-- Task material --
___
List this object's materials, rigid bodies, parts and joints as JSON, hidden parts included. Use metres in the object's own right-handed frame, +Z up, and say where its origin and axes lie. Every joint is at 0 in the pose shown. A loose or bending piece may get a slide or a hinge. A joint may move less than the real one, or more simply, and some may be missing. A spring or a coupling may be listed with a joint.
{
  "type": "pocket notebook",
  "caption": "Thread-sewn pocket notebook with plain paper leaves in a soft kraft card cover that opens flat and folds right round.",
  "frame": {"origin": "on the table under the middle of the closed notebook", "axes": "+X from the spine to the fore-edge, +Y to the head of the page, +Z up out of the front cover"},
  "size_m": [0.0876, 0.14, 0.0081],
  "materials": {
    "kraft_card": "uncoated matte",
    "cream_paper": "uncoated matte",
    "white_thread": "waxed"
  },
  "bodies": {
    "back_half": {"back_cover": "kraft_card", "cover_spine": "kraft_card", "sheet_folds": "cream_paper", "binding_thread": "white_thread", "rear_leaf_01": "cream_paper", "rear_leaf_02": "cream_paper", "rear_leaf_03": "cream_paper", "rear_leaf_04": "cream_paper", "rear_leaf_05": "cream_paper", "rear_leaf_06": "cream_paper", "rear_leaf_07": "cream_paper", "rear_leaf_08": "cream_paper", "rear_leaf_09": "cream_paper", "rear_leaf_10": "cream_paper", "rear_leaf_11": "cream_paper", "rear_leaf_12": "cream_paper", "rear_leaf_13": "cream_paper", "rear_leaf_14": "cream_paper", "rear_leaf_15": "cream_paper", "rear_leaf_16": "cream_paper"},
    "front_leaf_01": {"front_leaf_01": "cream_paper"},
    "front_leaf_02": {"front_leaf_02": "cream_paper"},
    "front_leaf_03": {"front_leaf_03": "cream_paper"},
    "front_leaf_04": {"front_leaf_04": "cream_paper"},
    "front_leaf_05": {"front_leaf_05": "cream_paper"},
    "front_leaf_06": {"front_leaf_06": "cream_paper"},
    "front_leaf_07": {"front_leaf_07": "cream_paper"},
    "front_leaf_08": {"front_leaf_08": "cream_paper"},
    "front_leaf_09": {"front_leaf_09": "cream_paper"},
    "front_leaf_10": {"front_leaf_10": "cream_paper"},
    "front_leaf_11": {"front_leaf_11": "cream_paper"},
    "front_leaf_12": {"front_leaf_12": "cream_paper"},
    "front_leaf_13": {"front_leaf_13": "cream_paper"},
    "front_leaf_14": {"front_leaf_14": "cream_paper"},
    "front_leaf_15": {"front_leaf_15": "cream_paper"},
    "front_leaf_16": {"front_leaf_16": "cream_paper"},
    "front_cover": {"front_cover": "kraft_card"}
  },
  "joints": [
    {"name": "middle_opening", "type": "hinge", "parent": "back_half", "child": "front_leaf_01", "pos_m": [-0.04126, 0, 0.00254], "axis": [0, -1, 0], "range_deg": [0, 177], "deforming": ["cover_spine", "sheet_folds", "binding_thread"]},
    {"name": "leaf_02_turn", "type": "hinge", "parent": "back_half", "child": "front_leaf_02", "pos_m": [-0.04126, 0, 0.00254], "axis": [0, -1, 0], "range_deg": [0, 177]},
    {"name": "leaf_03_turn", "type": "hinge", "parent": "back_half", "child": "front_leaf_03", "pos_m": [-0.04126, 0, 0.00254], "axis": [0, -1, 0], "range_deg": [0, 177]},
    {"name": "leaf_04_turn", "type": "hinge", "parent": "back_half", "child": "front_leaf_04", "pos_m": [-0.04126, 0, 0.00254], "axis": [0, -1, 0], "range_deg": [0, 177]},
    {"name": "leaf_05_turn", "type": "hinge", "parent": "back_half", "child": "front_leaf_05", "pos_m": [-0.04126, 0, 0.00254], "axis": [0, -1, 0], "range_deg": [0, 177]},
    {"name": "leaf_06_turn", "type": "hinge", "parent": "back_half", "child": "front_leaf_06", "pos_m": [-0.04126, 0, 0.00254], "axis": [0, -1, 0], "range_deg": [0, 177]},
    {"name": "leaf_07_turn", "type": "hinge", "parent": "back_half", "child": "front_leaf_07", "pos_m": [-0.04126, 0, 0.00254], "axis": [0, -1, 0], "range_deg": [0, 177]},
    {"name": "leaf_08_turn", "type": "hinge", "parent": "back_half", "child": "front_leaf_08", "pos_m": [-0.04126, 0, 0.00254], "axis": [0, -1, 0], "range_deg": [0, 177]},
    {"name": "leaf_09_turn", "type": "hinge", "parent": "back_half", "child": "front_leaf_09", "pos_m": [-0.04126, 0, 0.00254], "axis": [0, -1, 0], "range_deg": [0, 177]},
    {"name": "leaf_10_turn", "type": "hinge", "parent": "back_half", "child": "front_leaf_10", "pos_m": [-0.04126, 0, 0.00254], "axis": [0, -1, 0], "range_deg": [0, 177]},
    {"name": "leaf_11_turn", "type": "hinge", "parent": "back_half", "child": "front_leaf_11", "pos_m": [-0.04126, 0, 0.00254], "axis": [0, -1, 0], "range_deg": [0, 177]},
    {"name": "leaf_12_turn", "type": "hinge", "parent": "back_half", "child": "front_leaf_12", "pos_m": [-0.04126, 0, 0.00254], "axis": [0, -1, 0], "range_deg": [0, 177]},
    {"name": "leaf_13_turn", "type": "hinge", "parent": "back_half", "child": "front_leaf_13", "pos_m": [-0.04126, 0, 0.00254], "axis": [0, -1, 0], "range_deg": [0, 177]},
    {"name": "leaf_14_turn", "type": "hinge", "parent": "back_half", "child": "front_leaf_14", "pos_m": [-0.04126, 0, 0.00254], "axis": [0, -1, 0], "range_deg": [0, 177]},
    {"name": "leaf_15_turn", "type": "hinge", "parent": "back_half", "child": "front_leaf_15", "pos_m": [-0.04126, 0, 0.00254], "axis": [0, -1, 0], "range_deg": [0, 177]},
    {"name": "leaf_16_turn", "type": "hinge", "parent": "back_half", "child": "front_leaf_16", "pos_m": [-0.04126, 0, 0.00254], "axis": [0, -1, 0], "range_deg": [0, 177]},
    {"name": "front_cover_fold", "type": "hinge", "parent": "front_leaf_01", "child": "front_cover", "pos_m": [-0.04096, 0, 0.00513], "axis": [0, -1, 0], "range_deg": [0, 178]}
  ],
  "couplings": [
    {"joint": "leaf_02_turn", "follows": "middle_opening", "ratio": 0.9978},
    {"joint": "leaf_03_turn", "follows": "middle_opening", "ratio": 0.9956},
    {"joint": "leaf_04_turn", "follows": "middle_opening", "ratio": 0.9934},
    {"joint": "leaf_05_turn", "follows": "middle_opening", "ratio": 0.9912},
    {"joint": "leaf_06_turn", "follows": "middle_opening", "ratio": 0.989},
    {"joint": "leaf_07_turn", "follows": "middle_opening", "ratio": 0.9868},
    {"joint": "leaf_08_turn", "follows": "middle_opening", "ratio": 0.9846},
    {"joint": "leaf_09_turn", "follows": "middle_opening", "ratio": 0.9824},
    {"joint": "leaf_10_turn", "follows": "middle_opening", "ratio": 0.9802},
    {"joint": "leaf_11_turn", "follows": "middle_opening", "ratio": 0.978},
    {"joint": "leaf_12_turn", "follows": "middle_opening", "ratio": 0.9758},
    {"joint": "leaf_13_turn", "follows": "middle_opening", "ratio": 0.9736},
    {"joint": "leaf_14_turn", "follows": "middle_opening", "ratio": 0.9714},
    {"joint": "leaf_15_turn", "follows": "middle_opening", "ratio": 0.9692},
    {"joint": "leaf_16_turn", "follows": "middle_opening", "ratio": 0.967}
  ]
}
___
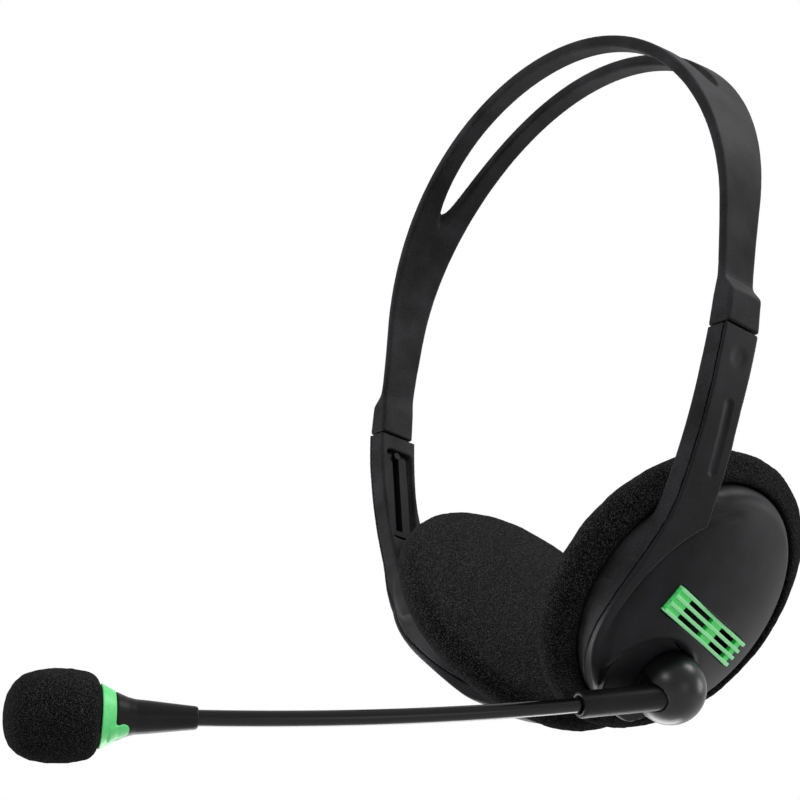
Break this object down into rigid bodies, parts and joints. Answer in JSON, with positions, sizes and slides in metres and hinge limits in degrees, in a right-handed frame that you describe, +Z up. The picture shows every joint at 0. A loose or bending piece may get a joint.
___
Which lines above contain the word "handed"? Copy each of them.

-- The solution --
List this object's materials, rigid bodies, parts and joints as JSON, hidden parts included. Use metres in the object's own right-handed frame, +Z up, and say where its origin and axes lie. Every joint is at 0 in the pose shown. A loose or bending piece may get a slide or a hinge. A joint may move less than the real one, or more simply, and some may be missing. A spring or a coupling may be listed with a joint.
Break this object down into rigid bodies, parts and joints. Answer in JSON, with positions, sizes and slides in metres and hinge limits in degrees, in a right-handed frame that you describe, +Z up. The picture shows every joint at 0. A loose or bending piece may get a joint.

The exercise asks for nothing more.